Rosen on the other hand has had tremendously bad luck through his first one-and-a-half years in the league. He was thrown behind the worst O-line in the NFL with some of the worst skill talent out there and still battled through it. Then when the Cardinals decided to trade him once they selected Kyler Murray first overall, he arrived at South Beach to a team with no intention of winning and that got blown out 59-10 by the Ravens in the season-opener. I truly believe that he could be a .500 quarterback at least on an average team, but his career is at a very dark point.

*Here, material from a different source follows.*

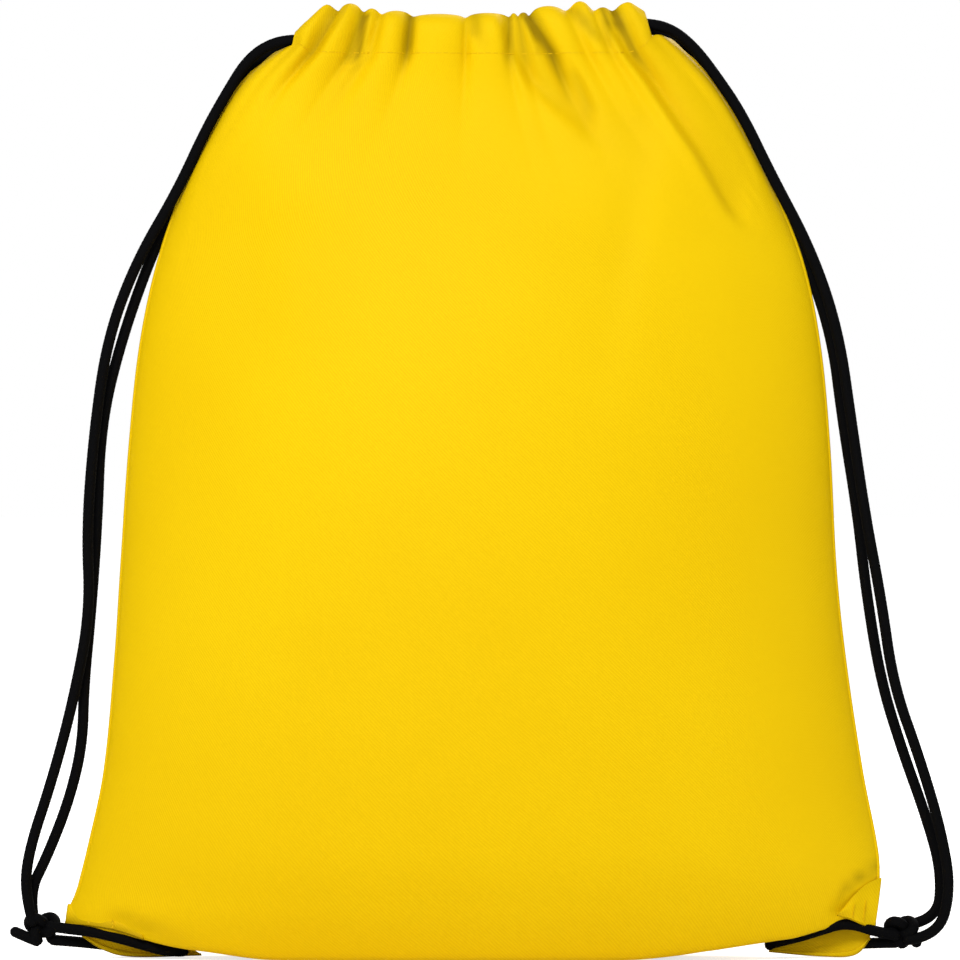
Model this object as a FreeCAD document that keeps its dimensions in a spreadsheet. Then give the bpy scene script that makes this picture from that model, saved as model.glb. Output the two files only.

Talking about a guy in his second year, at number 30 is an eleven-year veteran who has thrown for about half as many yards as Rosen through his entire career. Chase Daniel has been a backup since he became a pro for five different teams and while teammates have always spoken highly of him, there is a reason he has not gotten a chance to really take over a team. There is nothing special about him physically and while he can steady the ship for a while, he can not start if he begins to turn the ball over. The Bears offense might not be great, but they have to score to some degree no matter how great their defense is.

Second-to-last is another career backup in Colt McCoy. After showing some promise in Cleveland early on, he had a quick stint in San Francisco before joining Jay Gruden in Washington for the last six years. He has some escapibility and seems to be very-well liked as a backup, but he is more of a third-string guy, who can be thrown out there in emergency situations. With Gruden now fired I doubt McCoy will stick around for much longer – unless Dan Snyder has learned to like him as well.

I don’t want to keep harping on a guy, who we just saw lay on the turf unconscious for minutes, because I do wish him all the best and hope he will be back healthy soon. However, I think Rudolph hasn’t really done anything to make me put him any higher. Until that Ravens game his yardage almost exclusively came on touch sweeps and screen passes. The Steelers know he can’t make big plays in the passing consistently – at least yet – and that’s why they have tried to get the ball out of his hands quickly.